The fundamental command is quickrun. Because the package binds no keys we need to do so ourself. My personal preference is to prefix all Quickrun-related keys with C-c q, and so I have the quickrun command bound to C-c q q.

With that in place, consider the following, simple C file:

#include <stdio.h>

int main(void)
        printf("Hello world!\n");
        return 0;

If we run C-c q q while in this buffer then another will appear showing us the program’s result output. Note that this program requires compilation. If you need to pass arguments to the compiler or interpreter than either use the universal C-u prefix or the quickrun-with-arg command. Using the prefix C-u C-u, or running the quickrun-compile-only command, will build and execute your program but will display no output.

Quickrun supports a large number of languages besides C. It not only executes buffers of code using such dynamic languages as Perl or Python, but many others. There are samples of every format with Quickrun can handle on the official site.

If you do not wish to execute the entire buffer then you can restrict Quickrun to a region, not surprisingly with the quickrun-region command. You select a region of code as you normally world and then run the command, possibly using the same prefixes as listed above.

Note: At this time of writing, quickrun-region does not work with Java.

A slight variation of this command is quickrun-replace-region. Instead of showing the output in another buffer, it replaces the selected region with the output of the code. I have found this useful for generating data sets, i.e. lookup tables of values kept in memory. Instead of writing out each number by hand, and potentially screwing up, I will write a small chunk of code in Perl or Python that will calculate and print those numbers for me. Then I run quickrun-replace-region on that code and get my data, less work and far less margin for error.

If your code reads from standard input then you may want to use quickrun-shell. It executes the code in Emacs’ Eshell, which you can use to interact with your code (e.g. answer prompts). When you are testing some code which requires human intervention, quickrun-shell is often your best bet.

Custom Behavior

Even though Quickrun understands a ton of programming and markup languages you can still extend it with your own behavior. Here’s an example:

I like using jrnl to maintain a personal journal of ideas. I write these in a text file and then feed it into jrnl via standard input. However, I use Quickrun to automate this process. First, the code:

(quickrun-add-command "jrnl"
    '((:command . "jrnl")
      (:exec . ("%c < %s"))
      (:default-directory . "/tmp")))

(add-to-list 'quickrun-file-alist '("\\.jrnl.txt$" . "jrnl"))
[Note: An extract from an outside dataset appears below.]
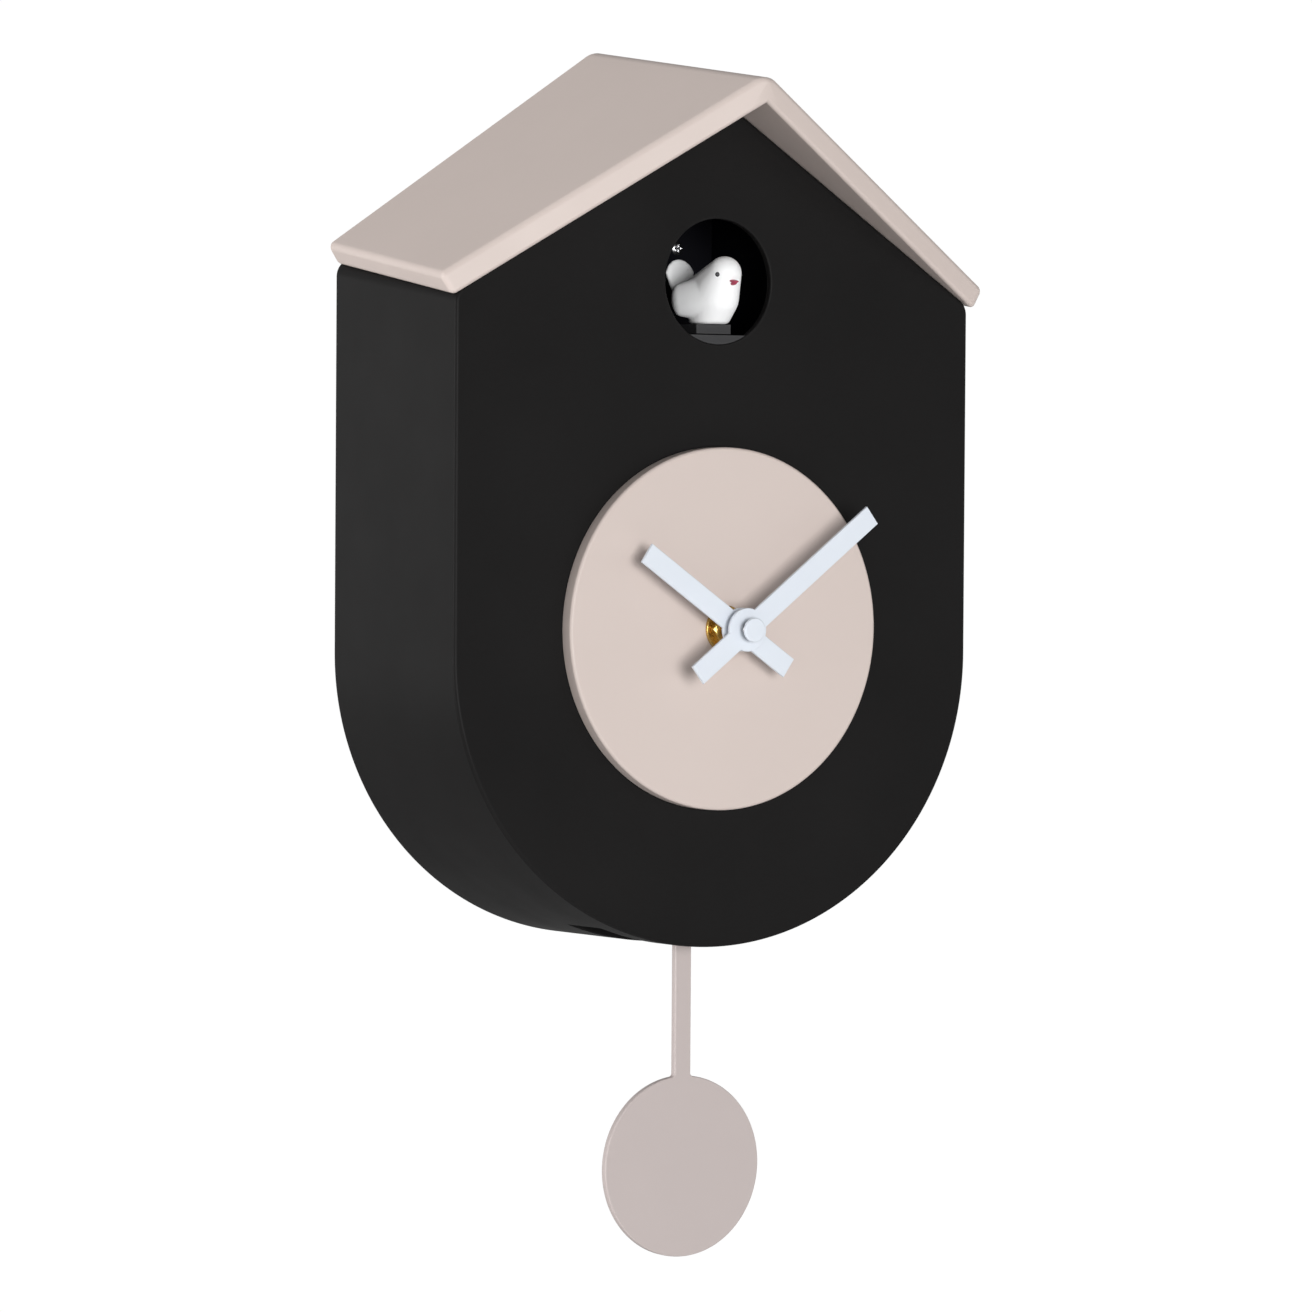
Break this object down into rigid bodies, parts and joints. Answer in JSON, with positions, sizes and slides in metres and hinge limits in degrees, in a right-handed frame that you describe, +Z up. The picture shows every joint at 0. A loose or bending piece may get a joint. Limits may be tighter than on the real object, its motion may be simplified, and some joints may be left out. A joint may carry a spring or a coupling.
{
  "type": "cuckoo clock",
  "caption": "Wall-hung quartz cuckoo clock with an arched case, tilted gable roof, round dial, bird on a slide behind a round window, and a swinging pendulum.",
  "frame": {"origin": "centre of the keyhole in the hanger plate, on the plane that meets the wall", "axes": "+Z up; +Y out of the back into the wall; the dial faces -Y; +X to the right of a person facing the dial"},
  "size_m": [0.216, 0.1105, 0.4188],
  "materials": {
    "case_black": "satin moulded ABS",
    "roof_sand": "matte moulded, warm sand grey",
    "dial_sand": "matte moulded, warm sand grey",
    "pendulum_sand": "matte moulded, warm sand grey",
    "hand_white": "semi-gloss white paint on stamped metal",
    "brass": "turned brass",
    "steel": "zinc-plated steel",
    "back_black": "matte moulded",
    "inner_grey": "matte moulded",
    "gear_white": "acetal",
    "cell_wrap": "plain printed sleeve, no text",
    "board_green": "solder mask",
    "magnet": "ferrite",
    "cone": "paper cone",
    "rubber": "rubber",
    "copper": "enamelled copper wire",
    "bird_white": "soft matte white",
    "beak_red": "painted, rose red",
    "eye_black": "gloss black bead",
    "chamber_black": "matte black",
    "floor_grey": "satin"
  },
  "bodies": {
    "case": {"case_shell": "case_black", "roof": "roof_sand", "case_screws": "steel", "dial_disc": "dial_sand", "back_cover": "back_black", "hanger_plate": "steel", "hanger_screws": "steel", "battery_1": "cell_wrap", "battery_2": "cell_wrap", "battery_3": "cell_wrap", "contact_springs": "steel", "contact_plates": "steel", "speaker_basket": "steel", "speaker_cone": "cone", "speaker_magnet": "magnet", "main_board": "board_green", "volume_pot": "inner_grey", "switch_body": "inner_grey", "chime_switch": "inner_grey", "movement_case": "inner_grey", "movement_cover": "inner_grey", "movement_gasket": "rubber", "threaded_bush": "brass", "dial_washer": "brass", "hex_nut": "brass", "stator": "steel", "stepper_coil": "copper", "pendulum_bracket": "inner_grey", "pendulum_pin": "steel", "coil_board": "board_green", "bird_chamber": "chamber_black", "chamber_floor": "floor_grey", "chamber_screws": "steel", "guide_rods": "steel", "drive_frame": "inner_grey", "bird_motor": "steel"},
    "battery_door": {"battery_door": "back_black"},
    "volume_knob": {"volume_knob": "inner_grey"},
    "mode_slider": {"mode_slider": "inner_grey"},
    "chime_button": {"chime_button": "inner_grey"},
    "minute": {"minute_arbor": "steel", "minute_hand": "hand_white", "cap_nut": "hand_white"},
    "hour": {"hour_wheel": "gear_white", "hour_hand": "hand_white"},
    "motion": {"motion_wheel": "gear_white"},
    "third": {"third_wheel": "gear_white"},
    "fourth": {"fourth_wheel": "gear_white"},
    "rotor": {"rotor": "magnet"},
    "setter": {"set_shaft": "gear_white", "set_knob": "inner_grey"},
    "pendulum": {"pendulum_hanger": "inner_grey", "pendulum_blade": "pendulum_sand", "drive_magnet": "magnet"},
    "bird": {"bird_body": "bird_white", "bird_beak": "beak_red", "bird_eyes": "eye_black", "bird_carriage": "floor_grey"},
    "rack_gear": {"rack_gear": "gear_white"},
    "motor_pinion": {"motor_pinion": "gear_white"}
  },
  "joints": [
    {"name": "minute_spin", "type": "hinge", "parent": "case", "child": "minute", "pos_m": [0, -0.0805, -0.1507], "axis": [0, 1, 0], "continuous": true},
    {"name": "hour_spin", "type": "hinge", "parent": "case", "child": "hour", "pos_m": [0, -0.0805, -0.1507], "axis": [0, 1, 0], "continuous": true},
    {"name": "motion_spin", "type": "hinge", "parent": "case", "child": "motion", "pos_m": [0, -0.0735, -0.1387], "axis": [0, 1, 0], "continuous": true},
    {"name": "third_spin", "type": "hinge", "parent": "case", "child": "third", "pos_m": [-0.00955, -0.0705, -0.16025], "axis": [0, 1, 0], "continuous": true},
    {"name": "fourth_spin", "type": "hinge", "parent": "case", "child": "fourth", "pos_m": [-0.00071, -0.0675, -0.16535], "axis": [0, 1, 0], "continuous": true},
    {"name": "set_spin", "type": "hinge", "parent": "case", "child": "setter", "pos_m": [0.00952, -0.0405, -0.1314], "axis": [0, 1, 0], "continuous": true},
    {"name": "rotor_spin", "type": "hinge", "parent": "case", "child": "rotor", "pos_m": [0.015, -0.0705, -0.1657], "axis": [0, 1, 0], "continuous": true},
    {"name": "pendulum_swing", "type": "hinge", "parent": "case", "child": "pendulum", "pos_m": [0, -0.06, -0.187], "axis": [0, 1, 0], "range_deg": [-10, 10]},
    {"name": "bird_slide", "type": "slide", "parent": "case", "child": "bird", "axis": [0, -1, 0], "range_m": [-0.02, 0.004]},
    {"name": "rack_gear_spin", "type": "hinge", "parent": "case", "child": "rack_gear", "pos_m": [0, -0.0485, -0.0728], "axis": [1, 0, 0], "range_deg": [-115, 23]},
    {"name": "motor_spin", "type": "hinge", "parent": "case", "child": "motor_pinion", "pos_m": [0, -0.0635, -0.0728], "axis": [1, 0, 0], "range_deg": [-46, 230]},
    {"name": "door_hinge", "type": "hinge", "parent": "case", "child": "battery_door", "pos_m": [0, -0.0035, -0.2475], "axis": [-1, 0, 0], "range_deg": [0, 110]},
    {"name": "volume_turn", "type": "hinge", "parent": "case", "child": "volume_knob", "pos_m": [0.06, -0.0035, -0.09], "axis": [0, 1, 0], "range_deg": [-135, 135]},
    {"name": "mode_slide", "type": "slide", "parent": "case", "child": "mode_slider", "axis": [1, 0, 0], "range_m": [-0.004, 0.004]},
    {"name": "chime_press", "type": "slide", "parent": "case", "child": "chime_button", "axis": [0, -1, 0], "range_m": [0, 0.0012], "stiffness_N_per_m": 400}
  ],
  "couplings": [
    {"joint": "hour_spin", "follows": "minute_spin", "ratio": 0.083333},
    {"joint": "motion_spin", "follows": "minute_spin", "ratio": -0.33333},
    {"joint": "third_spin", "follows": "minute_spin", "ratio": -8},
    {"joint": "fourth_spin", "follows": "minute_spin", "ratio": 60},
    {"joint": "set_spin", "follows": "minute_spin", "ratio": 1},
    {"joint": "rack_gear_spin", "follows": "bird_slide", "rad_per_m": 100},
    {"joint": "motor_spin", "follows": "bird_slide", "rad_per_m": -200}
  ]
}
This tells Quickrun that if we use the jrnl command it should run the program jrnl and redirect standard input, i.e. our journal entry, into the program. The :exec part of the definition dictates this. Quickrun replaces %c with the name of what we give to :command while %s is the absolute path to the file containing our writing. For the sake of sanity we do all of those in the /tmp directory, but that’s not mandatory.

The final line, affecting quickrun-file-alist, tells Quickrun should run the jrnl rule whenever we run the quickrun command on a file ending with *.jrnl.txt. This is the primary way to ensure that certain rules only work on certain types of files.

Now let’s look at something slightly different.

(quickrun-add-command "markdown/doku"
           '((:command . "pandoc")
             (:exec . "%c --from=markdown --to=dokuwiki %o %s %a")
             (:default-directory . "/tmp"))
        :mode 'markdown-mode)

(quickrun-set-default "markdown" "markdown/doku")

This creates a rule for converting Markdown into DokuWiki syntax by using Pandoc. In most ways this is similar to our jrnl command; we name the command, Pandoc in this case, set a default directory for any temporary files, and write the actual command to execute as part of the :exec section. A big difference, however, is the inclusion of :mode 'markdown-mode at the end. This tells Quickrun the markdown/doku rule is only applicable to Markdown buffers. We cannot use it elsewhere.

We run into a problem though: Quickrun already has a built-in rule for handling Markdown documents. Using quickrun-add-command will not work here.

(quickrun-set-default "markdown" "markdown/doku")

This command tells Quickrun that our new markdown/doku should be the default for all Markdown documents. We can use this approach to override existing rules, e.g. we want to use something besides GCC or Clang for our C software.


Do you use the Helm or Anything packages? Because if so, Quickrun comes with support for them. So if you like either of those two systems you’re going to have an easy time adjusting to Quickrun.


Hopefully I’ve given you some ideas about what you can do with Quickrun and why it’s useful. Let me know if you have any questions, and happy hacking!